Other Fields That Affect the Pricing in Your Estimate

There are three additional fields that will affect your estimate’s pricing:

  1. Cost Add - You can apply an additional upcharge to your costs. This option gives you a place to very quickly achieve this in the event you find it necessary for one reason or another to add a dollar ($) margin to your cost. A hypothetical example of this might be adding a fuel surcharge that your vendor springs on you. This field should be used very sparingly. It’s designed to be a place to add an ad hoc upcharge to your costs, but it’s an uncategorized cost, and therefore appears on reports as simply a “Cost Add”, making it difficult to know what the reason behind the upcharge is.

  2. Price Add - As the name implies, a price add takes the costs from your Materials & Labor and tacks-on an additional upcharge dollar ($) amount. So, in this example below, you can see that $10.00 is added to the Extended Cost of $25.00 making the price of this product $36.00 total.
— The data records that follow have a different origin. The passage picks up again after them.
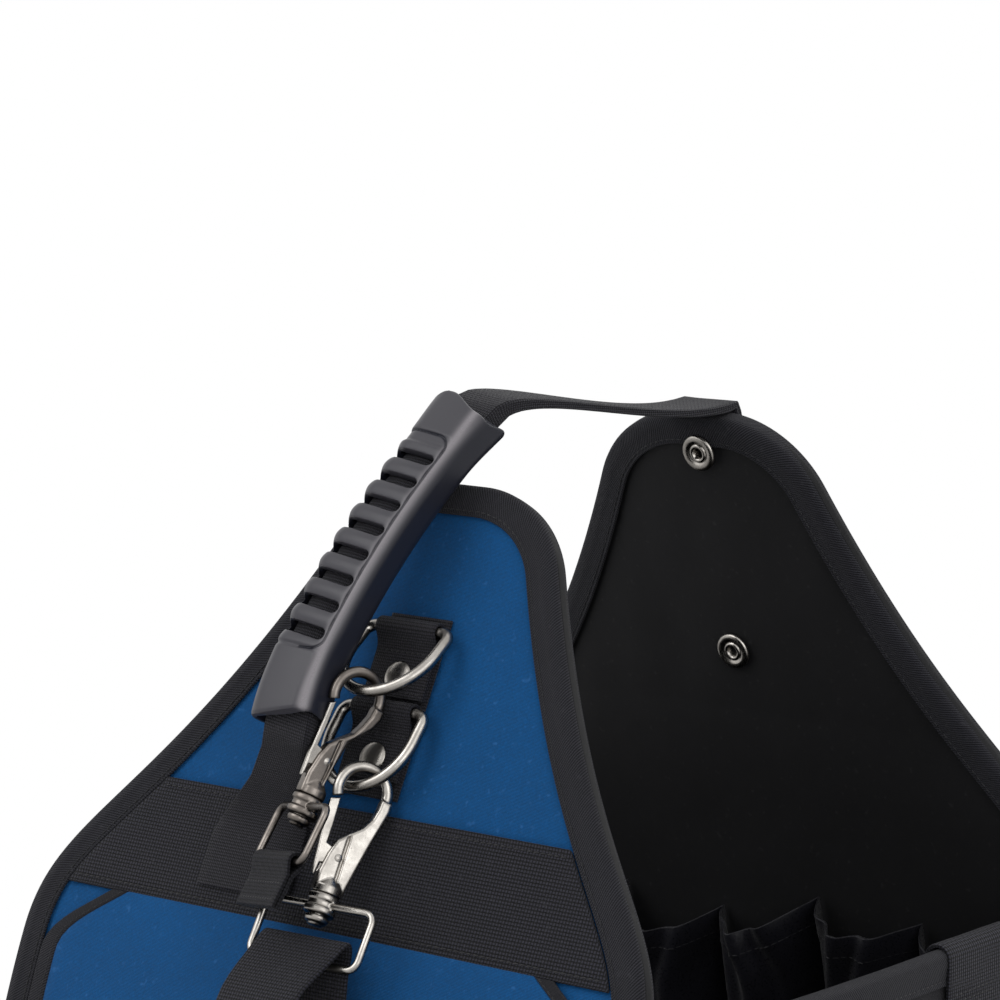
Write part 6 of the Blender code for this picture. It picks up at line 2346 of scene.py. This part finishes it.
    def pin(self) -> bpy.types.Mesh:
        """The hinge pin, riveted over at both ends.

        Returns:
            The mesh.
        """
        reach = self.thickness / 2
        return turned([(0.01 * MM, -reach - 0.35 * MM), (1.3 * MM, -reach - 0.25 * MM),
                       (1.7 * MM, -reach + 0.05 * MM),
                       (1.2 * MM, -reach + 0.1 * MM), (1.2 * MM, reach - 0.1 * MM),
                       (1.7 * MM, reach - 0.05 * MM),
                       (1.3 * MM, reach + 0.25 * MM), (0.01 * MM, reach + 0.35 * MM)], 28)

    def loop(self) -> bpy.types.Mesh:
        """The wire loop cast onto its boss, which turns on the stud.

        Returns:
            The mesh.
        """
        outline = rounded_rectangle(self.loop_half_width, self.loop_height / 2, 4.5 * MM, 8)
        dense = []
        for first, second in zip(outline, outline[1:] + outline[:1]):
            count = max(int(math.hypot(second[0] - first[0], second[1] - first[1]) / (2.5 * MM)), 1)
            dense += [tuple(a + (b - a) * k / count for a, b in zip(first, second)) for k in range(count)]
        ring = wire([Vector((x, y - self.loop_height / 2, 0)) for x, y in dense], self.shown_wire,
                    closed=True, sides=18)
        half, r, bore = self.boss_height / 2, self.boss_radius, self.stud + GAP
        profile = [(bore, half), (r - 0.8 * MM, half), (r, half - 0.7 * MM), (r, half - 2.6 * MM),
                   (r - 0.9 * MM, half - 3.1 * MM), (r - 0.9 * MM, -half + 3.1 * MM), (r, -half + 2.6 * MM),
                   (r, -half + 0.7 * MM), (r - 0.8 * MM, -half), (bore, -half), (bore, half)]
        boss = turned(profile, 36)
        boss.transform(Matrix.Rotation(math.radians(-90), 4, "X"))
        body = cast(joined([ring, boss]), 0.36 * MM, 4)
        drill = turned([(0.01 * MM, -half * 2), (bore, -half * 2), (bore, half * 2), (0.01 * MM, half * 2)],
                       24)
        drill.transform(Matrix.Rotation(math.radians(-90), 4, "X"))
        return cut(body, [drill])


# Shoulder strap


@dataclass
class ShoulderStrap:
    """The shoulder strap: its short sewn end on the upper hook, and a folded hank below the lower one."""

    upper: SnapHook
    lower: SnapHook
    strap_width: float = 44.0 * MM
    hank_top: float = 238.0 * MM
    hank_bottom: float = 322.0 * MM
    inner_off: float = 12.8 * MM
    runs: int = 6
    pitch: float = 3.4 * MM
    back_off: float = 9.2 * MM
    back_depth: float = 300.0 * MM
    keeper_width: float = 25.0 * MM
    keeper_depth: float = 278.0 * MM
    keeper_room: float = 0.8 * MM
    tab_length: float = 20.0 * MM
    loop_rise: float = 6.0 * MM
    fold_shift: float = 8.0 * MM
    fold_bulge: float = 6.0 * MM
    fold_reach: float = 60.0 * MM

    def build(self) -> None:
        """Builds the end tab, the hank and its keeper."""
        self.end_tab()
        middle = self.hank()
        self.keeper(middle)

    def path(self, bar_depth: float, bar_off: float) -> list[tuple[float, float]]:
        """Depth and off along the strap's middle, from behind the bar to the end of its last run.

        Args:
            bar_depth: the depth of the loop's bar.
            bar_off: its off.

        Returns:
            The pairs in order.
        """
        radius = self.lower.loop_wire + 2 * GAP + WEBBING_THICKNESS / 2
        corners = [(self.back_depth, self.back_off), (self.hank_top, self.back_off)]
        corners += [(bar_depth - (radius + self.loop_rise) * math.sin(math.radians(a)),
                     bar_off - radius * math.cos(math.radians(a))) for a in range(0, 181, 12)]
        off = self.inner_off + self.pitch * (self.runs - 1)
        turn = self.pitch / 2
        corners.append((self.hank_top, off))
        for run in range(self.runs):
            level, sign = (self.hank_bottom, 1) if run % 2 == 0 else (self.hank_top + 2 * turn, -1)
            if run == self.runs - 1:
                corners.append((level, off))
                break
            corners += [(level + sign * turn * math.sin(math.radians(a)),
                         off - turn + turn * math.cos(math.radians(a))) for a in range(0, 181, 20)]
            off -= self.pitch
        path = [corners[0]]
        for before, after in zip(corners, corners[1:]):
            count = max(round(abs(after[0] - before[0]) / (5 * MM)), 1)
            path += [tuple(a + (b - a) * i / count for a, b in zip(before, after))
                     for i in range(1, count + 1)]
        return path

    def hank(self) -> float:
        """The strap over the lower loop's bar and folded to and fro.

        Returns:
            The X of the hank's middle.
        """
        place = self.lower.loop_matrix
        middle = place @ Vector((0, -self.lower.loop_height, 0))
        along = (place.to_3x3() @ Vector((1, 0, 0))).normalized()
        along = along * (1 if along.x > 0 else -1)
        lines = []
        for share in (-1, 0, 1):
            spot = middle + along * (share * self.strap_width / 2 / along.x)
            depth, off = FRONT.locate(spot)
            lines.append([(spot.x, d, o) for d, o in self.path(depth, off)])
        count = min(len(line) for line in lines)
        stations = []
        depths = [row[1] for row in lines[1]]
        top = depths.index(min(depths))
        for i in range(count):
            fallen = min((depths[i] - depths[top]) / self.fold_reach, 1.0) if i > top else 0.0
            share = math.sin(math.pi * fallen) ** 1.5 if i < count // 2 else 0.0
            row = [FRONT.point(x - self.fold_shift * share, depth, off + self.fold_bulge * share * lift)
                   for (x, depth, off), lift in zip((line[i] for line in lines), (0.4, 0.8, 1.4))]
            stations.append(tuple(row))
        final = []
        for i, (left, centre, right) in enumerate(stations):
            before, after = stations[max(i - 1, 0)][1], stations[min(i + 1, count - 1)][1]
            run = (after - before).normalized()
            across = right - left
            width = across.length
            across.normalize()
            out = across.cross(run).normalized()
            final.append(Station(centre, across, out, width, WEBBING_THICKNESS))
        show("folded_shoulder_strap", strap(final, columns=12, ripple=0.12 * MM, seed=6), [COARSE_WEBBING],
             "strap_body", ["shoulder_strap"])
        return middle.x

    def keeper(self, x: float) -> None:
        """An elastic band round the hank.

        Args:
            x: the X of its middle.
        """
        low = self.back_off - WEBBING_THICKNESS / 2 - self.keeper_room
        high = self.inner_off + self.pitch * (self.runs - 1) + WEBBING_THICKNESS / 2 + self.keeper_room
        half_x, half_off = self.strap_width / 2 + self.keeper_room, (high - low) / 2
        frame = FRONT.frame(x, self.keeper_depth, (high + low) / 2)
        middle = rounded_rectangle(half_x + 0.9 * MM, half_off + 0.9 * MM, 2.6 * MM, 8)
        rings = []
        for px, pz in middle:
            pull = 1 - 0.35 * MM / math.hypot(px, pz)
            ring = []
            for sx, sy in rounded_rectangle(0.9 * MM, self.keeper_width / 2, 0.7 * MM, 4):
                radial = Vector((px, 0, pz)).normalized()
                spot = Vector((px, 0, pz)) * pull + radial * sx
                ring.append(frame @ Vector((spot.x, sy, spot.z)))
            rings.append(ring)
        show("elastic_keeper", tubed(rings, closed=True), [BINDING_TAPE], "keeper_body", ["strap_keeper"])

    def end_tab(self) -> None:
        """Webbing folded round the upper loop's bar, its two layers sewn together."""
        bore = self.upper.loop_wire + GAP
        middle = bore + WEBBING_THICKNESS / 2
        gap = WEBBING_THICKNESS / 2 + GAP / 4
        path = [(-gap, -self.tab_length + self.tab_length * 0.7 * i / 7) for i in range(8)]
        path += arc((0.0, 0.0), middle, 205, -25, 24)
        path += [(gap, -self.tab_length * 0.3 - self.tab_length * 0.7 * i / 7) for i in range(8)]
        frame = self.upper.loop_matrix @ Matrix.Translation((0, -self.upper.loop_height, 0))
        points = [frame @ Vector((0, y, -x)) for x, y in path]
        across = frame.to_3x3() @ Vector((1, 0, 0))
        stations = folded(points, across, self.strap_width, WEBBING_THICKNESS - 0.1 * MM)
        show("sewn_strap_end", strap(stations, ripple=0.1 * MM, columns=12), [SHADED_WEBBING],
             "strap_end_body", ["strap_end_tab"])
        seams = []
        rise = gap + WEBBING_THICKNESS / 2 - 0.15 * MM
        for side in (1, -1):
            facing = frame.to_3x3() @ Vector((0, 0, side))
            for drop in (10 * MM, 17 * MM):
                places = [frame @ Vector((self.strap_width * 0.44 * (k / 8 - 1), -drop, side * rise))
                          for k in range(17)]
                seams.append(Seam(places, [facing] * 17, 2.8 * MM))
        show("strap_end_thread", stitches(seams), [THREAD], "strap_end_body")


# Studio


@dataclass
class Studio:
    """The pale floor, the level soft light and the camera at the photograph's angle."""

    lens: float = 146.04
    location: tuple[float, float, float] = (1.05392, -1.31885, 0.59570)
    right: tuple[float, float, float] = (0.77347, 0.63383, 0.0)
    up: tuple[float, float, float] = (-0.08930, 0.10897, 0.99003)
    back: tuple[float, float, float] = (0.62751, -0.76576, 0.14089)

    def build(self) -> None:
        """Sets up the world, lamps, floor and camera."""
        scene = bpy.context.scene
        scene.view_settings.view_transform = "Standard"
        self.world(scene)
        self.floor()
        self.lamp("key", (-0.9, -1.5, 1.9), (0.0, -0.05, 0.25), 1.5, 17.0)
        self.lamp("fill", (1.9, -0.9, 1.1), (0.0, -0.05, 0.2), 1.4, 9.0)
        self.lamp("back", (0.4, 1.7, 1.7), (0.0, 0.0, 0.25), 1.4, 10.0)
        data = bpy.data.cameras.new("camera")
        data.lens = self.lens
        data.sensor_width = 36.0
        data.clip_start = 0.05
        camera = bpy.data.objects.new("camera", data)
        camera.matrix_world = axes(Vector(self.right), Vector(self.up), Vector(self.back),
                                   Vector(self.location))
        scene.collection.objects.link(camera)
        scene.camera = camera

    def world(self, scene: bpy.types.Scene) -> None:
        """White to the camera, a plain level grey-white to the object.

        Args:
            scene: the scene.
        """
        world = bpy.data.worlds.new("studio")
        scene.world = world
        world.use_nodes = True
        tree = world.node_tree
        tree.nodes.clear()
        n = Nodes(tree)
        path = n.add("ShaderNodeLightPath")
        soft = n.add("ShaderNodeBackground", {"Color": (1.0, 1.0, 1.0, 1.0), "Strength": 0.55})
        white = n.add("ShaderNodeBackground", {"Color": (1.0, 1.0, 1.0, 1.0), "Strength": 1.0})
        seen = n.math("MAXIMUM", path.outputs["Is Camera Ray"], n.math(
            "MAXIMUM", path.outputs["Is Glossy Ray"], path.outputs["Is Transmission Ray"]))
        mix = n.add("ShaderNodeMixShader", {0: seen, 1: soft.outputs[0], 2: white.outputs[0]})
        n.add("ShaderNodeOutputWorld", {"Surface": mix.outputs[0]})

    def floor(self) -> None:
        """A wide white floor that keeps the bag's shadow near it."""
        mesh = bpy.data.meshes.new("floor")
        size = 30.0
        mesh.from_pydata([(-size, -size, 0), (size, -size, 0), (size, size, 0), (-size, size, 0)], [],
                         [(0, 1, 2, 3)])
        material = bpy.data.materials.new("floor")
        material.use_nodes = True
        n = Nodes(material.node_tree)
        material.node_tree.nodes.clear()
        matte = n.add("ShaderNodeBsdfDiffuse", {"Color": (0.86, 0.86, 0.86, 1.0)})
        lit = n.add("ShaderNodeEmission", {"Color": (1.0, 1.0, 1.0, 1.0), "Strength": 1.0})
        place = n.add("ShaderNodeNewGeometry").outputs["Position"]
        away = n.add("ShaderNodeVectorMath", {0: place}, operation="LENGTH").outputs["Value"]
        fade = n.ramp(away, 0.36, 0.6)
        eye = n.add("ShaderNodeLightPath").outputs["Is Camera Ray"]
        mix = n.add("ShaderNodeMixShader",
                    {0: n.math("MULTIPLY", fade, eye), 1: matte.outputs[0], 2: lit.outputs[0]})
        n.add("ShaderNodeOutputMaterial", {"Surface": mix.outputs[0]})
        mesh.materials.append(material)
        obj = bpy.data.objects.new("floor", mesh)
        obj.location.z = -0.0005
        bpy.context.scene.collection.objects.link(obj)

    def lamp(self, name: str, place: tuple, target: tuple, size: float, power: float) -> None:
        """A square soft lamp that points at the bag.

        Args:
            name: its name.
            place: where it stands.
            target: where it points.
            size: the length of its side.
            power: its power in watts.
        """
        data = bpy.data.lights.new(name, "AREA")
        data.shape = "SQUARE"
        data.size = size
        data.energy = power
        obj = bpy.data.objects.new(name, data)
        obj.location = place
        obj.rotation_euler = (Vector(target) - Vector(place)).to_track_quat("-Z", "Y").to_euler()
        bpy.context.scene.collection.objects.link(obj)


def main() -> None:
    """Dresses the whole bag."""
    logging.basicConfig(level=logging.INFO, format="%(name)s: %(message)s")
    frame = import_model()
    Studio().build()
    for end in (FRONT, REAR):
        DressedEnd(end).build()
    for word, side in (("left", -1), ("right", 1)):
        SideWall(word, side).build()
    Base(frame["nodes"]).build()
    mount = RingMount()
    mount.build()
    Handle().build()
    # The upper hook's body and loop take the shaded copy of the nickel: painted shade for the grip's shadow.
    upper = SnapHook("upper", mount, -1.0 * MM, -6.2, 68.0, 5.5, 82.0, slim=0.62, finish=SHADED_NICKEL)
    lower = SnapHook("lower", mount, 8.5 * MM, 1.0, 57.0, 5.5, -57.0)
    upper.build()
    lower.build()
    ShoulderStrap(upper, lower).build()


if __name__ == "__main__":
    main()
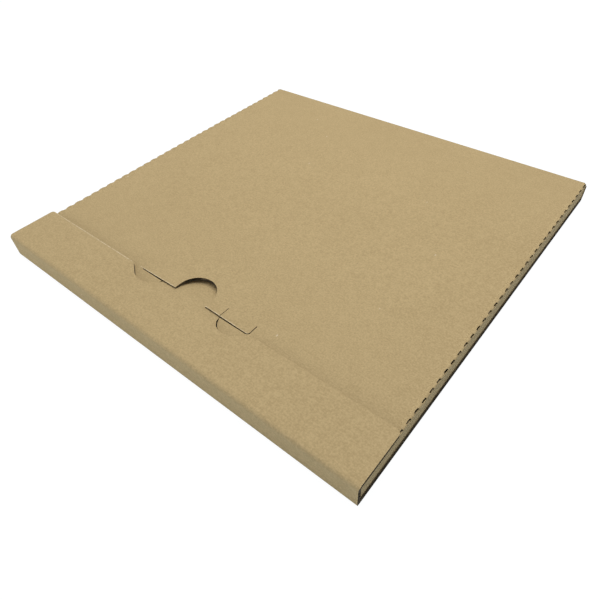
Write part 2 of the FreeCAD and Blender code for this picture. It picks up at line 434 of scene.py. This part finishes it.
def slicePlane(bm, faces, point, normal):
    # slice only these faces, so that the rest of the board keeps its few triangles
    geom = list({part for face in faces for part in (*face.verts, *face.edges)}) + faces
    sliced = bmesh.ops.bisect_plane(bm, geom=geom, dist=hair, plane_co=point, plane_no=normal)
    return [part for part in sliced["geom"] if isinstance(part, bmesh.types.BMFace)]


def sliceAlong(bm, faces, axis, places):
    # slices across one axis, halving the job each time
    if not faces or not places:
        return
    middle = len(places) // 2
    point, normal = Vector((0, 0, 0)), Vector((0, 0, 0))
    point[axis], normal[axis] = places[middle], 1
    below, above = [], []
    for face in slicePlane(bm, faces, point, normal):
        side = below if face.calc_center_median()[axis] < places[middle] else above
        side.append(face)
    sliceAlong(bm, below, axis, places[:middle])
    sliceAlong(bm, above, axis, places[middle + 1:])


def levels(start, end, step):
    count = max(1, round((end - start) / step))
    return [start + (end - start) * index / count for index in range(count + 1)]


def roundFolds(bm, names, placeOf):
    # finer steps round the outside of each fold
    for name in names:
        fold = folds[name]
        inner = foldOuter - fold["corner"]
        planes = []
        for angle in range(0, 91, board["foldStep"]):
            turn = math.radians(angle)
            sideways = inner + fold["corner"] * math.cos(turn)
            upright = inner + fold["corner"] * math.sin(turn)
            normal = Vector((0, 0, sideways * fold["turn"][1]))
            normal[fold["across"]] = -upright * fold["turn"][0]
            place = Vector((0, 0, fold["centre"][1]))
            place[fold["across"]] = fold["centre"][0]
            planes.append((place, normal))
        faces = []
        for face in bm.faces:
            middle = face.calc_center_median()
            if foldAt(middle) is fold and placeOf(middle)[0] < skin:
                faces.append(face)
        for place, normal in planes:
            faces = slicePlane(bm, faces, place, normal)


def tighten(fold, point):
    # carry a plain quarter round to the crease's tighter corner, at every depth of the board
    sideways, upright = foldReach(fold, point)
    reach = math.hypot(sideways, upright)
    if reach < tiny:
        return Vector((0, 0, 0))
    across, up = sideways / reach, upright / reach
    inner = foldOuter - fold["corner"]
    target = foldOuter / max(across, up)
    if target * min(across, up) > inner:
        middle = inner * (across + up)
        target = middle + math.sqrt(max(middle ** 2 - 2 * inner ** 2 + fold["corner"] ** 2, 0))
    if reach > foldOuter - skin:
        grown = target
    else:
        grown = reach * target / foldOuter
    shift = Vector((0, 0, (grown - reach) * up * fold["turn"][1]))
    shift[fold["across"]] = (grown - reach) * across * fold["turn"][0]
    return shift


def finishBoard(bm, name, node, body, liner):
    bmesh.ops.remove_doubles(bm, verts=bm.verts, dist=sliver)
    bmesh.ops.dissolve_degenerate(bm, dist=sliver, edges=bm.edges)
    mesh = bpy.data.meshes.new(name)
    bm.to_mesh(mesh)
    bm.free()
    for paper in (liner, *innerPapers):
        mesh.materials.append(paper)
    mesh.shade_smooth()
    mesh.set_sharp_from_angle(angle=math.radians(board["sharpAngle"]))
    piece = newObject(name, mesh)
    # without this, thin dark lines show where a fold meets the flat board
    weighted = piece.modifiers.new("flats_first", "WEIGHTED_NORMAL")
    weighted.keep_sharp = True
    if body:
        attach(piece, body)
    if node:
        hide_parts(node)
    mesh.calc_loop_triangles()
    print(name, len(mesh.loop_triangles), "triangles")
    return piece


# the lid, its side lips and the tray under them
lid = {
    "cutPitch": 8.1 * mm,
    "bulge": 0.55 * mm,  # board between two cuts of the perforation
    "bulgeWobble": 0.2,
    "crown": 0.5 * mm,
    "crownStep": 28 * mm,
    "liftStep": (8 * mm, 6 * mm),  # across and along the mailer
    "lipBottom": 3.0 * mm,
    "lipWave": 0.22 * mm,
    "lipWaveScale": (20, 70),
    "lipRise": 0.9 * mm,  # lips' raw edges, curled up off the base
    "edgeWave": 0.22 * mm,  # raw ends of the whole board
    "edgeWaveScale": (9, 110, 200),
}
lipBottom = lid["lipBottom"]
cutCount = round((lidBack - lidFront) / lid["cutPitch"])
cutPitch = (lidBack - lidFront) / cutCount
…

  3. Price Override - Applying a Price Override to a product sets the price for that product. Simple as that.
    Pros: Allows you to create a product and apply the price you intend to commit to when you submit your bid, regardless of the net costs of materials and labor. When might you use this option? - Suppose you have a very limited time window of time to produce a bid. You’ve done some manual takeoffs on scratch paper, and you intend to get the bid out immediately but come back later and build your products with materials and labor.
    Cons: As you’re building your estimate, typically, material prices and labor costs are the foundation that you build off of. It’s possible that you set the price without the luxury of contrasting that price against your costs. Crows Nest calculates the pricing: IF the Price Override field is BLANK, THEN use the Takeoff Sub-Total, ELSE use Price Override. If you’ve set a Price Override and then decide not to use it, be sure to clear the field, so it is blank (NULL). If you set the Price Override to $0.00, your price for that particular product may go out in your estimate as $0.00.

     

Price Override ignores Cost Add, Cost, Extended Cost, Markup, and Price Add.